** Start Dataset rows **

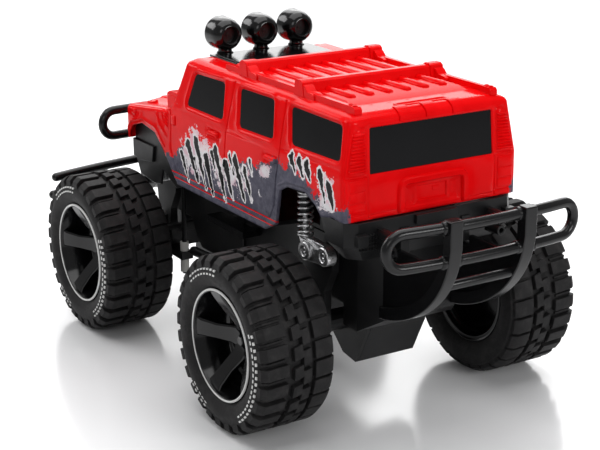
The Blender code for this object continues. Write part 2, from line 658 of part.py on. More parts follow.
# ---------------------------------------------------------------- front axle unit and steering
def make_front_axle(metals):
    black, x = metals["black"], WHEELBASE
    beam = block("front_axle_beam", (x - 6, -48, 46), (x + 6, 48, 56), black)
    cage = block("servo_cage", (x - 15, -13.5, 34), (x + 15, 13.5, 56.5), black)
    fuse(beam, cage)
    for side, sign in SIDES:
        low, high = sorted((sign * 45, sign * 50))
        web = block(f"hub_web_{side}", (x - 6, low, 34), (x + 6, high, 70), black)
        low, high = sorted((sign * 45, sign * (KINGPIN_Y + 5.5)))
        arms = []
        for z in (34, 66):
            arms.append(block(f"hub_arm_{side}_{z}", (x - 5.5, low, z), (x + 5.5, high, z + 4), black))
        low, high = sorted((sign * 38.5, sign * 43.6))
        ear = prism(f"front_ear_{side}", ear_outline(x), "Y", low, high, black)
        low, high = sorted((sign * (POST_Y - 4.2), sign * (POST_Y + 4.2)))
        eye = block(f"bush_eye_{side}", (POST_X - 4.2, low, 42), (x - 1, high, 47), black)
        fuse(beam, web, *arms, ear, eye)
        cut(beam, rod(f"kingpin_bore_{side}", "Z", (x, sign * KINGPIN_Y), 2.4, 30, 75, black, 12))
        cut(beam, rod(f"eye_bore_{side}", "Z", (POST_X, sign * POST_Y), 2.5, 40, 50, black, 12))
    cut(beam, block("servo_pocket", (x - 12.5, -10.5, 36.4), (x + 12.5, 10.5, 60), black))
    block("steering_servo", (x - 12, -10, 36.8), (x + 12, 10, 57.2), black)
    for side, sign in SIDES:
        centre = (POST_X, sign * POST_Y)
        profile = [
            (32.5, 1.9), (32.5, 3.0), (41.7, 3.0), (41.7, 2.2),
            (47.3, 2.2), (47.3, 3.0), (53.6, 3.0), (53.6, 1.9),
        ]
        turned(f"guide_bush_{side}", profile, "Z", centre, metals["nylon"], 14)


def make_steering(metals):
    x, nylon, black = WHEELBASE, metals["nylon"], metals["black"]
    for side, sign in SIDES:
        pivot = (x, sign * KINGPIN_Y)
        origin = (x, sign * KINGPIN_Y, AXLE_Z)
        knuckle = rod(f"knuckle_{side}", "Z", pivot, 5.0, 38.4, 65.6, nylon, 16, origin)
        pin = rod(f"kingpin_{side}", "Z", pivot, 2.0, 33.0, 71.0, nylon, 12)
        low, high = sorted((sign * KINGPIN_Y, sign * 92))
        stub = rod(f"stub_{side}", "Y", (x, AXLE_Z), SHAFT_RADIUS, low, high, nylon, 16)
        low, high = sorted((sign * (KINGPIN_Y - 3), sign * (KINGPIN_Y + 3)))
        arm = block(f"arm_{side}", (x - STEER_ARM - 3, low, 58.4), (x, high, 61.8), nylon)
        link = rod(f"link_pin_{side}", "Z", (x - STEER_ARM, sign * KINGPIN_Y), 1.5, 61, 65.0, nylon, 10)
        fuse(knuckle, pin, stub, arm, link)
    rod_x = x - STEER_ARM
    track = block("tie_rod", (rod_x - 2, -56, 62.2), (rod_x + 2, 56, 65.2), black, (rod_x, 0, 63.7))
    for n, y in enumerate((-KINGPIN_Y, 0.0, KINGPIN_Y)):
        fuse(track, block(f"link_pad_{n}", (rod_x - 4.2, y - 3.6, 62.2), (rod_x + 4.8, y + 3.6, 65.2), black))
        cut(track, block(f"link_slot_{n}", (rod_x - 2.0, y - 1.9, 60), (rod_x + 2.9, y + 1.9, 70), black))
    arm = block("steering_arm", (rod_x - 3, -3, 58.4), (x, 3, 61.8), nylon, (x, 0, AXLE_Z))
    hub = rod("arm_hub", "Z", (x, 0), 4.2, 57.5, 61.8, nylon, 16)
    fuse(arm, hub, rod("arm_pin", "Z", (rod_x, 0), 1.5, 61, 65.0, nylon, 10))


# ---------------------------------------------------------------- wheels
def turned_point(pair, turn, centre):
    x, z = pair
    c, s = math.cos(turn), math.sin(turn)
    return centre[0] + x * c - z * s, centre[1] + x * s + z * c


def make_wheels(metals):
    tyre = [
        (66.0, 33.2), (TYRE_INNER_Y, 42.0), (65.0, 51.0), (68.5, TYRE_RADIUS), (105.0, TYRE_RADIUS),
        (109.2, 50.8), (TYRE_OUTER_Y, 44.0), (107.5, 33.2), (105.0, 38.0), (104.5, 48.0), (69.0, 48.0),
        (68.0, 38.0),
    ]
    rim = [
        (64.5, 30.2), (64.5, RIM_RADIUS), (108.7, RIM_RADIUS), (108.7, 30.6), (101.0, 30.2), (92.5, 9.0),
        (92.5, 2.9), (66.5, 2.9), (66.5, 7.5), (87.5, 8.5), (97.0, 30.2),
    ]
    window = circle((0, 0), 28.0, 5, math.radians(-25), math.radians(50))
    window += circle((0, 0), 13.0, 2, math.radians(14), math.radians(-28))
    for axle, station in AXLES:
        for side, sign in SIDES:
            origin = (station, sign * (0 if axle == "rear" else 88), AXLE_Z)
            centre = (station, AXLE_Z)
            profile = [(sign * y, r) for y, r in tyre]
            turned(f"tyre_{axle}_{side}", profile, "Y", centre, metals["rubber"], WHEEL_SEGMENTS, origin)
            profile = [(sign * y, r) for y, r in rim]
            wheel = turned(f"rim_{axle}_{side}", profile, "Y", centre, metals["gloss"], 30, origin)
            low, high = sorted((sign * 80, sign * 106))
            for n in range(5):
                turn = 2 * math.pi * n / 5 + math.radians(18)
                gap = [turned_point(pair, turn, centre) for pair in window]
                cut(wheel, prism(f"spoke_gap_{axle}_{side}_{n}", gap, "Y", low, high, metals["gloss"]))


def smooth_round_pieces():
    for item in bpy.data.objects:
        if item.type == "MESH" and not item.hide_render:
            item.data.shade_smooth()
            item.data.set_sharp_from_angle(angle=math.radians(35))


def main():
    for old in list(bpy.data.objects):
        bpy.data.objects.remove(old, do_unlink=True)
    metals = make_materials()
    make_body_shell(metals["red"])
    make_glazing(metals["glass"])
    make_front_face(metals)
    make_roof_lamps(metals)
    make_tub(metals["black"])
    make_deck(metals["black"])
    make_valance(metals["black"])
    make_rear_bumper(metals["black"])
    make_front_bumper(metals["black"])
    make_front_guard(metals["black"])
    make_side_steps(metals["black"])
    make_inside(metals)
    make_springs(metals["steel"])
    make_shock_brackets(metals["silver"])
    make_gearbox(metals)
    make_drive_train(metals)
    make_front_axle(metals)
    make_steering(metals)
    make_wheels(metals)
    smooth_round_pieces()


main()
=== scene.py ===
"""Looks for the big-wheeled remote control off-road car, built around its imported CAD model.

Lengths are in millimetres unless a name says otherwise. Stations (x) run forward from the rear axle, y runs to
the car's left and z runs up from the ground; at() turns them into the frame's metres.
"""

import functools
import math

import bmesh
import bpy
import numpy as np
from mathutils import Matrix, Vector
from mathutils.bvhtree import BVHTree
from mathutils.geometry import delaunay_2d_cdt


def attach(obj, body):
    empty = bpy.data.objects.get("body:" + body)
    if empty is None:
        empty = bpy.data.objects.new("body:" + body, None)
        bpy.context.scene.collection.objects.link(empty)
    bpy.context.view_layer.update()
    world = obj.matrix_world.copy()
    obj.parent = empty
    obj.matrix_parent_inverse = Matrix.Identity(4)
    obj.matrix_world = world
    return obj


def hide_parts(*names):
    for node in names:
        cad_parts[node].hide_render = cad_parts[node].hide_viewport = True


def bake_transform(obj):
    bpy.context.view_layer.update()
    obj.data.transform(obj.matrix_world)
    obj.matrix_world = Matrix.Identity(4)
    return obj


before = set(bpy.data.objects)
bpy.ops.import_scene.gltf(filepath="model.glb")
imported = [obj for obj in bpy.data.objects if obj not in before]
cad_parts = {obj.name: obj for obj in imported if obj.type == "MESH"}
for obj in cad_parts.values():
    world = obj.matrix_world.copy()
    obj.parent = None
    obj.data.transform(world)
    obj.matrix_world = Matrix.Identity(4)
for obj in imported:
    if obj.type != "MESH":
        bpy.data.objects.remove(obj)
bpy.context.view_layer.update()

MID_STATION = 79.75
AXLE_Z = 52
WHEELBASE = 193
SIDES = (("left", 1), ("right", -1))
AXLES = (("rear", 0), ("front", WHEELBASE))

BODY_HALF_WIDTH = 59.6
GUTTER_HALF_WIDTH = 54.2
ROOF_HALF_WIDTH = 50.2
BODY_REAR = -52
BODY_FRONT = 218
BELT_Z = 153.4
GUTTER_Z = 183.4
ROOF_Z = 187
SHELL = 1.7
CORNER = 3.6
SILL_Z = 104
REAR_LOW_Z = 129
FRONT_LOW_Z = 119.6
COWL_X = 151
ROOF_FRONT = 138
HOOD_BREAK_X, HOOD_BREAK_Z = 162, 151
NOSE_Z = 143.5
HEADLAMP_Y, HEADLAMP_Z = 46, 131.5
SPRING_AHEAD, SPRING_Y = 8, 46.8

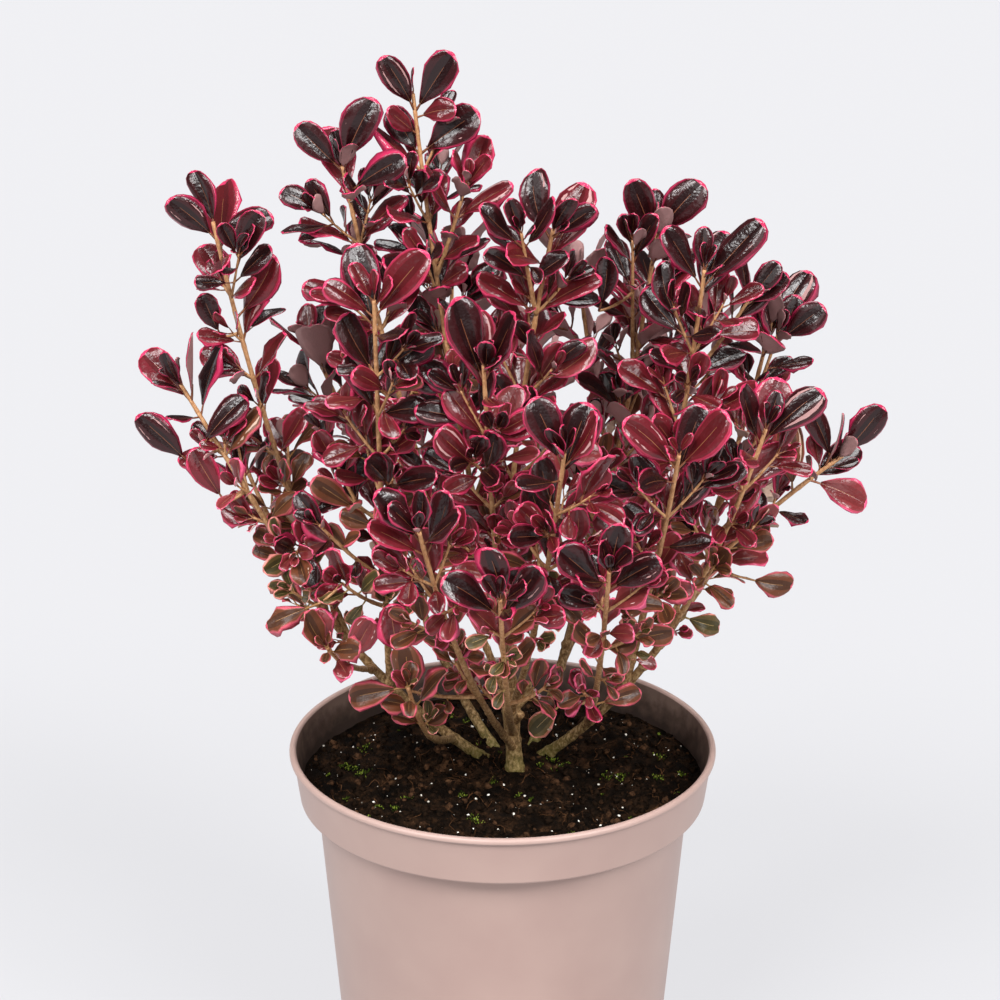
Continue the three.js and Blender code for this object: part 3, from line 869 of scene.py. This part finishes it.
def in_own_space(points, own):
    """Whether points are near enough to their own shoot, over the soil and clear of the lip."""
    reach = np.hypot(points[:, 0], points[:, 1])
    low = points[:, 2] < POT_HEIGHT + POT_CLEARANCE
    if (low & (reach > LIP_INNER_RADIUS - POT_CLEARANCE)).any():
        return False
    if (points[:, 2] < SOIL_Z + POT_CLEARANCE).any():
        return False
    distances = shoot_distances(points)
    return bool((distances[:, own] < distances.min(1) + SPACE_OVERLAP).all())


# Every place where two leaves stand: its point, the wood's heading, the turn of the pair, its
# angle, its size, its age from 0 to 1, the number of the shoot whose space it is in, its spray,
# which has tints in common, and its rank, as the low ones get their place first.
sites = []
young_wood = Joined()


def over_underside(point):
    """The height over the crown's underside."""
    reach = math.hypot(point[0] - BOWL_X, point[1] - BOWL_Y)
    return point[2] - SOIL_Z - BARE_HEIGHT - UNDERSIDE_SLOPE * reach


def age_at(point, below):
    """Leaves age down the shoot and towards the crown's underside."""
    low = min(1, max(0, 1 - over_underside(point) / OLD_DEPTH))
    return 0.7 * low + 0.42 * min(1, below / OLD_LENGTH)


def vigour_at(point):
    """Leaves are smaller near the crown's underside, where they grew in shade."""
    share = min(1, max(0, over_underside(point) / VIGOROUS_HEIGHT))
    return SHADED_VIGOUR + (1 - SHADED_VIGOUR) * share


def open_side_at(point):
    """The level way to the light from the crown's middle line, none on the line itself."""
    x = point[0]
    away = np.array([x - min(MIDDLE_REACH, max(-MIDDLE_REACH, x)), point[1] - MIDDLE_Y, 0])
    return away / max(OPEN_REACH, np.linalg.norm(away))


def bare_at(point, own, depth=0):
    """Whether the wood is bare of leaves here, at a depth under the crown."""
    return over_underside(point) < -depth and leaders[own]["name"] not in LOW_SHOOTS


def add_sites(curve, length, pairs, scale, turn, own, spray, rank, below):
    """Crossed pairs of leaves along a twig. On all but a tuft, the end pair is a bud."""
    for j, (share, angle, size) in enumerate(pairs):
        point = point_at(curve, share)
        sites.append({
            "point": point, "axis": heading_at(curve, share), "turn": turn + j * math.pi / 2,
            "angle": angle, "size": size * scale * vigour_at(point), "own": own, "spray": spray,
            "rank": rank, "age": age_at(point, below), "bud": share > 0.99 and length > 10,
        })


def leaning(axis, turn, lean):
    """The direction that leans so many radians from a heading, to the side of the turn."""
    return axis * math.cos(lean) + spun(across_of(axis), axis, turn) * math.sin(lean)


def lay_twig(curve, radius, taper, youth, sides, roughness, scars):
    """Adds the wood of a twig, which gets thinner and younger to its end."""
    lay_wood(
        young_wood, curve, (0, 1), lambda t: radius - taper * t, (youth, 1),
        sides=sides, pace=1.6, roughness=roughness, scars=scars,
    )


def add_twig(node, axis, turn, own, k, radius, below):
    """A side twig that bows up, shorter where there is less space, with crossed pairs of leaves."""
    seed = own + 1
    spray = seed + 0.37 * k
    lean = math.radians(TWIG_ANGLE + 14 * (chance(seed, k, 5) - 0.5))
    direction = leaning(axis, turn, lean)
    for scale in (1, 0.8, 0.6):
        reach = TWIG_LENGTH * scale * (0.85 + 0.4 * chance(seed, k, 11))
        end = node + direction * reach + np.array([0, 0, 0.14 * reach])
        curve = np.array([node, node + direction * reach * 0.5, end])
        probes = point_at(curve, [0.5, 0.75, 1])
        if in_own_space(probes, own) and wood_lines.clearance(probes) > TWIG_MARGIN:
            lay_twig(
                curve, 0.72 * radius, 0.3 * radius, youth=0.7, sides=7, roughness=0.05, scars=8
            )
            wood_lines.add(curve, 0.1, radius * 0.6, 2)
            size = 0.8 + 0.2 * scale
            first_turn = chance(seed, k, 6) * math.pi
            rank = 2 + below / 100
            add_sites(curve, reach, TWIG_PAIRS, size, first_turn, own, spray, rank, below)
            return True
    return False


def add_tuft(node, axis, turn, own, k, below):
    """A very short side shoot in the axil, with four small leaves."""
    reach = leaning(axis, turn, TUFT_LEAN) * TUFT_LENGTH
    curve = np.array([node, node + reach / 2, node + reach])
    lay_twig(curve, 0.6, 0.2, youth=0.8, sides=6, roughness=0.03, scars=20)
    spray = own + 1 + 0.37 * k
    add_sites(curve, TUFT_LENGTH, TUFT_PAIRS, 1, turn, own, spray, 6 + below / 100, below)


def shoot_nodes(seed, reach, opening):
    """The nodes of a shoot from its tip down: how far below it, and the leaves' angle and size."""
    nodes = [(below, angle * opening, size) for below, angle, size in TIP_PAIRS]
    below = TIP_PAIRS[-1][0]
    while below < reach:
        k = len(nodes)
        below += NODE_SPACING * (1 + 0.25 * (chance(seed, k, 3) - 0.5))
        angle = NODE_ANGLE + 14 * (chance(seed, k, 4) - 0.5)
        nodes.append((below, angle, 1 - (1 - FOOT_LEAF_SIZE) * below / reach))
    return nodes


def turn_to_light(node, axis):
    """The turn of a pair of leaves that stand square to the light."""
    square = np.cross(axis, open_side_at(node) + (0, -0.01, 0))
    flat = across_of(axis)
    return math.atan2(square.dot(np.cross(axis, flat)), square.dot(flat))


for own, leader in enumerate(leaders):
    name, curve, start, length = (leader[key] for key in ("name", "curve", "start", "length"))
    seed = own + 1

    def leader_radius(t, start=start):
        share = (t - start) / (1 - start)
        return LEADER_RADIUS * (1 - share) + TIP_RADIUS * share

    lay_wood(
        young_wood, curve, (start - 0.01, 1), leader_radius, (0.45, 1),
        sides=10, pace=1.3, roughness=0.06,
    )
    share_kept = SPARSE_SHOOTS.get(name, 1)
    reach = length * (1 - start) - 3
    nodes = shoot_nodes(seed, reach, TIP_OPENING.get(name, 1))
    for k, (below, angle, size) in enumerate(nodes):
        if below > reach or k in PLACED_PAIRS.get(name, ()):
            continue
        lower = k >= len(TIP_PAIRS)
        t = 1 - below / length
        node, axis = point_at(curve, t), heading_at(curve, t)
        if bare_at(node, own):
            continue
        quarter = math.pi / 2 * (k + (0.7 if lower else 0.35) * (chance(seed, k, 2) - 0.5))
        turn = turn_to_light(node, axis) + TIP_TURN_SPREAD * (chance(seed, 0, 1) - 0.5) + quarter
        vigour = vigour_at(node)
        if not lower:
            vigour = max(vigour, LOW_TIP_VIGOUR)
        if name in SPARSE_SHOOTS:
            vigour = max(vigour, SPARSE_VIGOUR)
        rank = below / 100 + int(lower)
        age = age_at(node, below)
        sites.append({
            "point": node, "axis": unit(axis + UP * (NODE_RISE if lower else TIP_RISE)),
            "turn": turn, "angle": angle, "size": size * vigour, "own": own,
            "spray": seed + 0.11 * (k // 3), "rank": rank, "age": age, "bud": k == 0,
        })
        if not lower:
            continue
        tufts = (1.1 - 0.9 * age) * min(1, 0.4 + share_kept)
        for side, likely in ((0, FIRST_TWIG), (math.pi, SECOND_TWIG)):
            number = k + side / 6
            at_twig = turn + side
            wanted = likely * ((1.3 - age) * share_kept)
            grown = below > TWIGS_BELOW and chance(seed, number, 8) < wanted and add_twig(
                node, axis, at_twig, own, number, leader_radius(t), below
            )
            if not grown and chance(seed, number, 9) < tufts:
                add_tuft(node, axis, at_twig, own, number, below)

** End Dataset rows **

(Exercise details): Retype verbatim the lines that run from the line containing "make_gearbox(metals)" to the line containing "bpy.data.objects.remove(obj)", both inclusive, and no others.

(Expected answer):
    make_gearbox(metals)
    make_drive_train(metals)
    make_front_axle(metals)
    make_steering(metals)
    make_wheels(metals)
    smooth_round_pieces()


main()
=== scene.py ===
"""Looks for the big-wheeled remote control off-road car, built around its imported CAD model.

Lengths are in millimetres unless a name says otherwise. Stations (x) run forward from the rear axle, y runs to
the car's left and z runs up from the ground; at() turns them into the frame's metres.
"""

import functools
import math

import bmesh
import bpy
import numpy as np
from mathutils import Matrix, Vector
from mathutils.bvhtree import BVHTree
from mathutils.geometry import delaunay_2d_cdt


def attach(obj, body):
    empty = bpy.data.objects.get("body:" + body)
    if empty is None:
        empty = bpy.data.objects.new("body:" + body, None)
        bpy.context.scene.collection.objects.link(empty)
    bpy.context.view_layer.update()
    world = obj.matrix_world.copy()
    obj.parent = empty
    obj.matrix_parent_inverse = Matrix.Identity(4)
    obj.matrix_world = world
    return obj


def hide_parts(*names):
    for node in names:
        cad_parts[node].hide_render = cad_parts[node].hide_viewport = True


def bake_transform(obj):
    bpy.context.view_layer.update()
    obj.data.transform(obj.matrix_world)
    obj.matrix_world = Matrix.Identity(4)
    return obj


before = set(bpy.data.objects)
bpy.ops.import_scene.gltf(filepath="model.glb")
imported = [obj for obj in bpy.data.objects if obj not in before]
cad_parts = {obj.name: obj for obj in imported if obj.type == "MESH"}
for obj in cad_parts.values():
    world = obj.matrix_world.copy()
    obj.parent = None
    obj.data.transform(world)
    obj.matrix_world = Matrix.Identity(4)
for obj in imported:
    if obj.type != "MESH":
        bpy.data.objects.remove(obj)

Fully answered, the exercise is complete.